> **DATA**

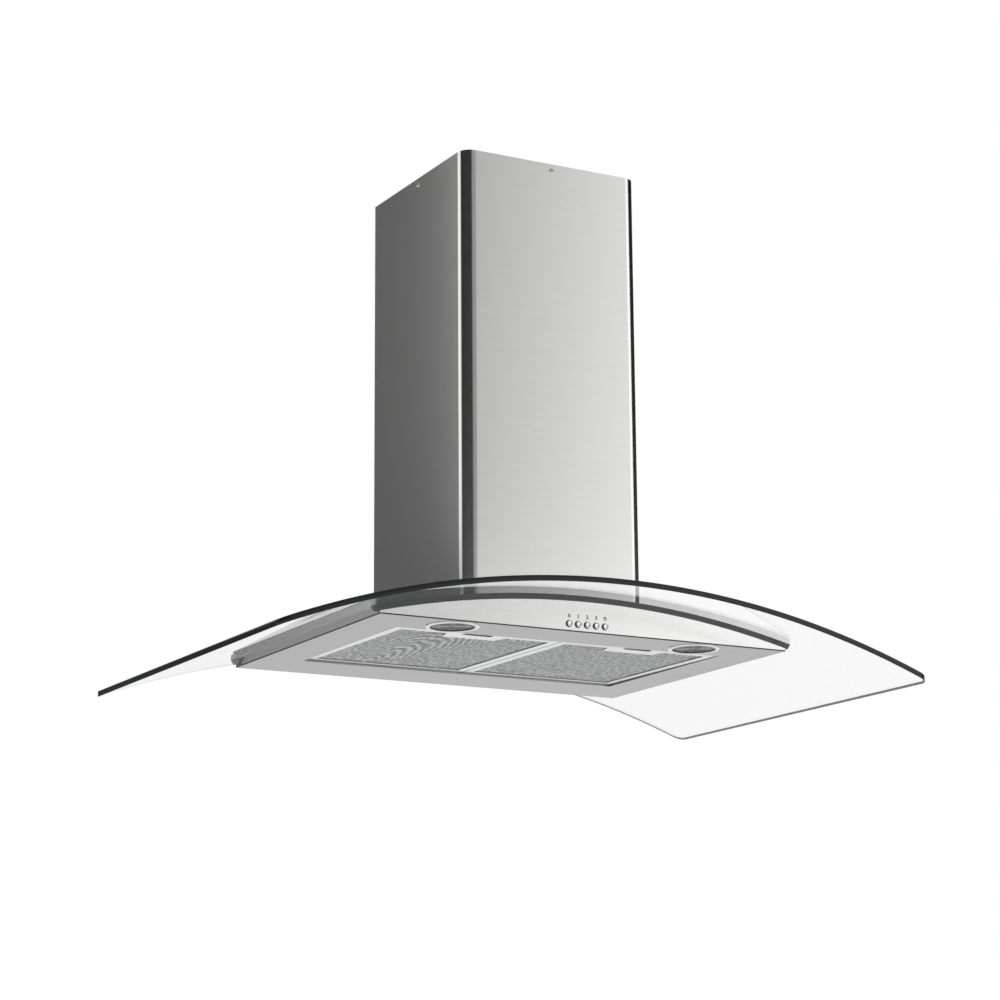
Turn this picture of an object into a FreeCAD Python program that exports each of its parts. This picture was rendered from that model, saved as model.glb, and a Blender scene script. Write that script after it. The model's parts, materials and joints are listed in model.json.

==

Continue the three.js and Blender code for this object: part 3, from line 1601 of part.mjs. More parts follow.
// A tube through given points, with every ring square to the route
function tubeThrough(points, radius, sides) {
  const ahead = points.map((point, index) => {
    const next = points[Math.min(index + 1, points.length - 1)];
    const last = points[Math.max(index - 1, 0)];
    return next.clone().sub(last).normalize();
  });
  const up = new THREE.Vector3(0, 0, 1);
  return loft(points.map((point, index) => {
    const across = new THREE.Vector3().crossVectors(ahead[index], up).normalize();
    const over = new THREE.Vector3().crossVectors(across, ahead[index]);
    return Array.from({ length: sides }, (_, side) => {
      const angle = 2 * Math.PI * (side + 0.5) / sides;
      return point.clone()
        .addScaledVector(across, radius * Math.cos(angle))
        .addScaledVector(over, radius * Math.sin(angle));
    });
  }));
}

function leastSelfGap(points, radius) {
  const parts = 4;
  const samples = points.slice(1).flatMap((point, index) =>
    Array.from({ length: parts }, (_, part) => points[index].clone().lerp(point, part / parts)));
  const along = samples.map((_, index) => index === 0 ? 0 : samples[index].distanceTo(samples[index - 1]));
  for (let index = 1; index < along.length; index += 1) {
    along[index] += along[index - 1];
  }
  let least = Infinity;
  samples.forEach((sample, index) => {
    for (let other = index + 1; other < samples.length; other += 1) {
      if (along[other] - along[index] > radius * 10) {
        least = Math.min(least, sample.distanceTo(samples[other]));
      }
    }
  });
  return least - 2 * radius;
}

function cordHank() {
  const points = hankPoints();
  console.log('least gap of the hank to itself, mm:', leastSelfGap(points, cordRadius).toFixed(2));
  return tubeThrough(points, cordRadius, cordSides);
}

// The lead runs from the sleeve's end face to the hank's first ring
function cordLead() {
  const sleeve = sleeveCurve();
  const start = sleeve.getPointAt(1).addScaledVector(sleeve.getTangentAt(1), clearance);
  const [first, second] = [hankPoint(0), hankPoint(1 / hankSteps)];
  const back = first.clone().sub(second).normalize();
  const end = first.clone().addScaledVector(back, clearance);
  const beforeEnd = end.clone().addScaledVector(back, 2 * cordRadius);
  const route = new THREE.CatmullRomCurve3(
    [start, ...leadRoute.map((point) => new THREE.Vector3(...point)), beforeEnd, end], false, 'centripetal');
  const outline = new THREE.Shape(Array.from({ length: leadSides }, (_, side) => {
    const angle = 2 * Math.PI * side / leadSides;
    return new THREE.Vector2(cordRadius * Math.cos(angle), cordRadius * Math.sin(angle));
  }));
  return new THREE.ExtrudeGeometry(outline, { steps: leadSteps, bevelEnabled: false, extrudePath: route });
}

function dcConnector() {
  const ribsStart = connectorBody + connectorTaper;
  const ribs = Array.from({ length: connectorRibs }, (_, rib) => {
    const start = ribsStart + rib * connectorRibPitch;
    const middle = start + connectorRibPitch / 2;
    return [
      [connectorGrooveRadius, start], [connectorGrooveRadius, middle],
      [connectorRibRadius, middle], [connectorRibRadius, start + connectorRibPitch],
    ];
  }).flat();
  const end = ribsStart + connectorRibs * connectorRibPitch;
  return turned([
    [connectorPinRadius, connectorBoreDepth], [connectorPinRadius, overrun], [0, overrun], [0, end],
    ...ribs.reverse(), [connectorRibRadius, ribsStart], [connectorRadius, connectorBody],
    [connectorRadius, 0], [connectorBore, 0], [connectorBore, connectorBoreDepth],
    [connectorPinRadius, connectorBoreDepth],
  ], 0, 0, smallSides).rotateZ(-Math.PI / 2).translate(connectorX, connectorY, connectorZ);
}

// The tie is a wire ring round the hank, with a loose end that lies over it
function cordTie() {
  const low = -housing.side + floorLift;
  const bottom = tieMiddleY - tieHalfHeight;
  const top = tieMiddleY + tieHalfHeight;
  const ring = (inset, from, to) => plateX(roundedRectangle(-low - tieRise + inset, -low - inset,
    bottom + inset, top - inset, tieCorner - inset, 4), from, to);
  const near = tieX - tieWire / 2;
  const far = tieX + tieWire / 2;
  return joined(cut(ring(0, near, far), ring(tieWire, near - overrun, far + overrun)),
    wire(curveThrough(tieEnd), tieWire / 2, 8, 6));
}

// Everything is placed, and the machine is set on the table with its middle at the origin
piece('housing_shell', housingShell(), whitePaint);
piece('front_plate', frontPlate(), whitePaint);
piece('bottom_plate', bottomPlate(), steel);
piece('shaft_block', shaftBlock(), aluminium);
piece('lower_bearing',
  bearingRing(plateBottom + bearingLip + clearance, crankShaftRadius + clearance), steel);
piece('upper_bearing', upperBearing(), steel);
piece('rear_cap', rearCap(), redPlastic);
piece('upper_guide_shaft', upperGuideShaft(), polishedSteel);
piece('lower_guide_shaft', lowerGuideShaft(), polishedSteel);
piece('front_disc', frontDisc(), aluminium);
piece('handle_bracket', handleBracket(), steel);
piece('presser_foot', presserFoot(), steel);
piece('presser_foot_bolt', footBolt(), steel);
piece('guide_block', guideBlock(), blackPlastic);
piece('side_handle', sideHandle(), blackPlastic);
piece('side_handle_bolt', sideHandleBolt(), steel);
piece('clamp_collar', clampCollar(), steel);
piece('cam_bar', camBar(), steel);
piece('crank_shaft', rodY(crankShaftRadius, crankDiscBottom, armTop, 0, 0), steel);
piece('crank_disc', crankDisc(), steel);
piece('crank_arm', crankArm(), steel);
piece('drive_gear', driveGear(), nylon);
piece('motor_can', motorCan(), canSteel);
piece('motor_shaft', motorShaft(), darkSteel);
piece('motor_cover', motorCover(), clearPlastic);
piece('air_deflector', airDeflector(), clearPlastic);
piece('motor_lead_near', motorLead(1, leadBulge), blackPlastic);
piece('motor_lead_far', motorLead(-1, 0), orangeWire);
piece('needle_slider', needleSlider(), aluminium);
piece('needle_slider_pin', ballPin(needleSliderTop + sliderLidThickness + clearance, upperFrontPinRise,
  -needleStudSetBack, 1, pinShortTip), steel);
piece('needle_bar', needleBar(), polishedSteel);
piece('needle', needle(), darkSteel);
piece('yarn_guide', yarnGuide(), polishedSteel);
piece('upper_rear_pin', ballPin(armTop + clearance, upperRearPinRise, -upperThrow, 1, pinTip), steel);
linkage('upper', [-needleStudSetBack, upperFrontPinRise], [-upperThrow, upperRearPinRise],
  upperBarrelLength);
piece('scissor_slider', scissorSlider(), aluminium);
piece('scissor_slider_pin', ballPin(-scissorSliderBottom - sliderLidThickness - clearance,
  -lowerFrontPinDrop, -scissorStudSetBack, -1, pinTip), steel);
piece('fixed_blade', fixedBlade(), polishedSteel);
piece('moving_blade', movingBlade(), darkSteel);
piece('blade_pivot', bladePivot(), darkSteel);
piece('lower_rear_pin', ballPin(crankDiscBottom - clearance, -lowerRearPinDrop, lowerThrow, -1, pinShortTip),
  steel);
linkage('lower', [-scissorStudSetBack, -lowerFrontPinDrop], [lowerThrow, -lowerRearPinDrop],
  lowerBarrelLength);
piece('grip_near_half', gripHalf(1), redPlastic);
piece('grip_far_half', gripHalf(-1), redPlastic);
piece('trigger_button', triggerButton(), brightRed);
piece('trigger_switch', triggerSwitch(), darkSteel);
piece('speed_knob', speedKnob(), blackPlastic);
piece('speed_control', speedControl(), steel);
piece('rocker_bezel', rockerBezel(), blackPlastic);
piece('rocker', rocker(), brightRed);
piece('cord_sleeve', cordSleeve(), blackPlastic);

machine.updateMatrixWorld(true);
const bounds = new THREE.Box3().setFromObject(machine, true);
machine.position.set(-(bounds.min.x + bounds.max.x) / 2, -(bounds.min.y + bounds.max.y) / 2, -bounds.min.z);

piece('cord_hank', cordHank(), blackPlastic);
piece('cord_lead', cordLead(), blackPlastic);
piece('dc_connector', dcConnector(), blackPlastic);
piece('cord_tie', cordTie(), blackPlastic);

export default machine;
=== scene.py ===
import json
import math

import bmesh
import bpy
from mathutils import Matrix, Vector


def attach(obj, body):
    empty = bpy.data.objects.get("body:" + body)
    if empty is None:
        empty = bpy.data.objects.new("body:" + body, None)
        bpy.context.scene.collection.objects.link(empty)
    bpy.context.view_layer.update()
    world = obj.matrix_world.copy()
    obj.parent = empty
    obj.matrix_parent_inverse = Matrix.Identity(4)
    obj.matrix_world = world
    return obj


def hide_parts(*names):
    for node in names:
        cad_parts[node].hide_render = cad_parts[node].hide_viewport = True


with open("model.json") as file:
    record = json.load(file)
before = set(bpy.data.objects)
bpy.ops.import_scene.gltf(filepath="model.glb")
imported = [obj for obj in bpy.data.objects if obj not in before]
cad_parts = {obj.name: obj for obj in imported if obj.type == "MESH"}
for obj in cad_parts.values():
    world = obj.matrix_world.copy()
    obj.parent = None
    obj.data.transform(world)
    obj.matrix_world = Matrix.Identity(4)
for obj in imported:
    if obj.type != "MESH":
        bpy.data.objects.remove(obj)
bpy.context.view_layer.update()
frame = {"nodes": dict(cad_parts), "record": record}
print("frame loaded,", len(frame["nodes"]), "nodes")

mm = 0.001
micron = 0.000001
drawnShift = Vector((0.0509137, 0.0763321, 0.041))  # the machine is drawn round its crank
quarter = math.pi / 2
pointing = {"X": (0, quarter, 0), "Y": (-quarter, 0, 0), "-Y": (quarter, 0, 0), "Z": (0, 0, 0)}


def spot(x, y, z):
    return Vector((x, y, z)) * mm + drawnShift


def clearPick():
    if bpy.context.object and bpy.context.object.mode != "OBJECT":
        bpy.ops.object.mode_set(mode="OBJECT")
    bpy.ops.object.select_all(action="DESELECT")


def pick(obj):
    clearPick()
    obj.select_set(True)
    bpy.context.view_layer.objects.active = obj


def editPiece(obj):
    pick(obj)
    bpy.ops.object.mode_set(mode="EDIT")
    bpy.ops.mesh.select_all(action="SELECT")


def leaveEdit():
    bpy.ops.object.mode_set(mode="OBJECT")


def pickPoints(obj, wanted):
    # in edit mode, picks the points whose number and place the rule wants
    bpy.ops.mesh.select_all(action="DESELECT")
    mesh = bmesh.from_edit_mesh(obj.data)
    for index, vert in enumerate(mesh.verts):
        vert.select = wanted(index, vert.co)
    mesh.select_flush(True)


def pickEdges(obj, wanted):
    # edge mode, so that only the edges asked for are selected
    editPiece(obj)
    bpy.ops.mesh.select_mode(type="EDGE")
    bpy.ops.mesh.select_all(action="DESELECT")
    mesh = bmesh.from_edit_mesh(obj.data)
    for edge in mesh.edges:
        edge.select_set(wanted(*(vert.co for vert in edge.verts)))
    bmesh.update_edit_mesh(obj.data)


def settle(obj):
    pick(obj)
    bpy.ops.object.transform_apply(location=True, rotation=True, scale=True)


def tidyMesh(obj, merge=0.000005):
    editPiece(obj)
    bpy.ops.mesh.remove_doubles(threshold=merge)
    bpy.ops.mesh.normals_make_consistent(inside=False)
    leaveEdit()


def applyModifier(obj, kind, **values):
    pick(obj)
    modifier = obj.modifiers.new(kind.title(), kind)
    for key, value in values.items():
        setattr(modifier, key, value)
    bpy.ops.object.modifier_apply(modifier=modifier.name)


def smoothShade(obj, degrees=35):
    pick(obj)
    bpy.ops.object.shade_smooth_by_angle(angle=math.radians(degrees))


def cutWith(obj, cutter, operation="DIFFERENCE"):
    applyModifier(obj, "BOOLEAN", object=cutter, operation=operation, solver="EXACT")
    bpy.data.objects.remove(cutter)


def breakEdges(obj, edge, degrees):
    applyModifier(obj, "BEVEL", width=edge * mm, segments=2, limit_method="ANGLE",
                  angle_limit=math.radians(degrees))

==

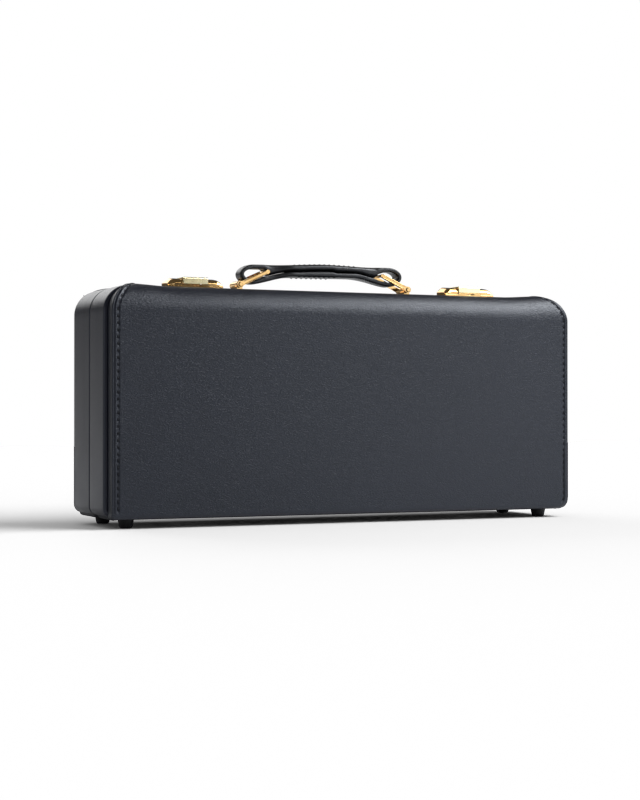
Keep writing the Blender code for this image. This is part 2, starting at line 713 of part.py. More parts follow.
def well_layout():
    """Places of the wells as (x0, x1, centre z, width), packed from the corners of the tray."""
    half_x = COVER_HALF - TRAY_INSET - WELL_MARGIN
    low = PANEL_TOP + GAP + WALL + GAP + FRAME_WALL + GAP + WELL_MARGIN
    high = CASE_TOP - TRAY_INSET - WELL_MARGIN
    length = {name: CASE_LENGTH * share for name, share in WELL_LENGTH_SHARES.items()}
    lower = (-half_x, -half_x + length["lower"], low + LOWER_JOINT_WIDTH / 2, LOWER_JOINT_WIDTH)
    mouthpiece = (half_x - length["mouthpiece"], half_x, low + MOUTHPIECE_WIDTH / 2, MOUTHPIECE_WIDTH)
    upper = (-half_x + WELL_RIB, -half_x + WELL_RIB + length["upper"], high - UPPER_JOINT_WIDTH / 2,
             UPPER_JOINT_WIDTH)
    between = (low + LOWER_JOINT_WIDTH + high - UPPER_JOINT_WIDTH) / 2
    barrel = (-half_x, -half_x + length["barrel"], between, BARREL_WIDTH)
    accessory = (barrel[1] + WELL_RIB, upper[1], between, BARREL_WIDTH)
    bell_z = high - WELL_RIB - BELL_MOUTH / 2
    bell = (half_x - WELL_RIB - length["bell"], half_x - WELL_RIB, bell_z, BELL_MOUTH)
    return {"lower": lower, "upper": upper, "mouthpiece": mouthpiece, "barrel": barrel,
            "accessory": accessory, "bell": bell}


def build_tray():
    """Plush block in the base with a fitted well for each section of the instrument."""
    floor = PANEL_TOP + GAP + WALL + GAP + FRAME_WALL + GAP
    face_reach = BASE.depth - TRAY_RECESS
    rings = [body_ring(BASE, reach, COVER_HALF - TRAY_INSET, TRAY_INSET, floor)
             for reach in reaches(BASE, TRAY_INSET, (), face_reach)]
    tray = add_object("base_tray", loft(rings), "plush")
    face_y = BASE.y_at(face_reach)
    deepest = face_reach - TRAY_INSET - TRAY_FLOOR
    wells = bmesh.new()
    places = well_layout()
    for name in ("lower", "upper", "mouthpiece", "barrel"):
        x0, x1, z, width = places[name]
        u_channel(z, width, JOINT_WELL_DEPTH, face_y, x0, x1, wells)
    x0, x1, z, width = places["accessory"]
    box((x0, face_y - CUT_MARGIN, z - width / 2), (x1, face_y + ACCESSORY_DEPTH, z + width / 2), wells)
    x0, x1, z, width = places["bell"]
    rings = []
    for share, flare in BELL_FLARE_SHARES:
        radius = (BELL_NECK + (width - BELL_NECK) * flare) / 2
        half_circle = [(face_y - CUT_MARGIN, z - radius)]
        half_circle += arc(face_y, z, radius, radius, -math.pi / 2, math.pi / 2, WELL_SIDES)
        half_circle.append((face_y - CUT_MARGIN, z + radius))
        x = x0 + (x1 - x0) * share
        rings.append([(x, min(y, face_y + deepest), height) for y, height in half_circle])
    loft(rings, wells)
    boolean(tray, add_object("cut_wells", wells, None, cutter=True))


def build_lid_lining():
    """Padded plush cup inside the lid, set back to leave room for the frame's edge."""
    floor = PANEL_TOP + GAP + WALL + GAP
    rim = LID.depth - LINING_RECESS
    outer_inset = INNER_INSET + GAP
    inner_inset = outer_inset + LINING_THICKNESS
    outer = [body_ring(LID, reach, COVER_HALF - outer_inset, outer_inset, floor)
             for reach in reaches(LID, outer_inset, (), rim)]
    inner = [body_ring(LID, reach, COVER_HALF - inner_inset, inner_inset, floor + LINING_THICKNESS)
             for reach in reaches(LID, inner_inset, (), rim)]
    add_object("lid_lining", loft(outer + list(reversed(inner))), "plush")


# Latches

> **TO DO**
Everything from the line with "piece('cord_hank', cordHank(), blackPlastic);" through the line with "obj.matrix_world = Matrix.Identity(4)" is to be output exactly; leave out all other lines.

> **THE RESPONSE**
piece('cord_hank', cordHank(), blackPlastic);
piece('cord_lead', cordLead(), blackPlastic);
piece('dc_connector', dcConnector(), blackPlastic);
piece('cord_tie', cordTie(), blackPlastic);

export default machine;
=== scene.py ===
import json
import math

import bmesh
import bpy
from mathutils import Matrix, Vector


def attach(obj, body):
    empty = bpy.data.objects.get("body:" + body)
    if empty is None:
        empty = bpy.data.objects.new("body:" + body, None)
        bpy.context.scene.collection.objects.link(empty)
    bpy.context.view_layer.update()
    world = obj.matrix_world.copy()
    obj.parent = empty
    obj.matrix_parent_inverse = Matrix.Identity(4)
    obj.matrix_world = world
    return obj


def hide_parts(*names):
    for node in names:
        cad_parts[node].hide_render = cad_parts[node].hide_viewport = True


with open("model.json") as file:
    record = json.load(file)
before = set(bpy.data.objects)
bpy.ops.import_scene.gltf(filepath="model.glb")
imported = [obj for obj in bpy.data.objects if obj not in before]
cad_parts = {obj.name: obj for obj in imported if obj.type == "MESH"}
for obj in cad_parts.values():
    world = obj.matrix_world.copy()
    obj.parent = None
    obj.data.transform(world)
    obj.matrix_world = Matrix.Identity(4)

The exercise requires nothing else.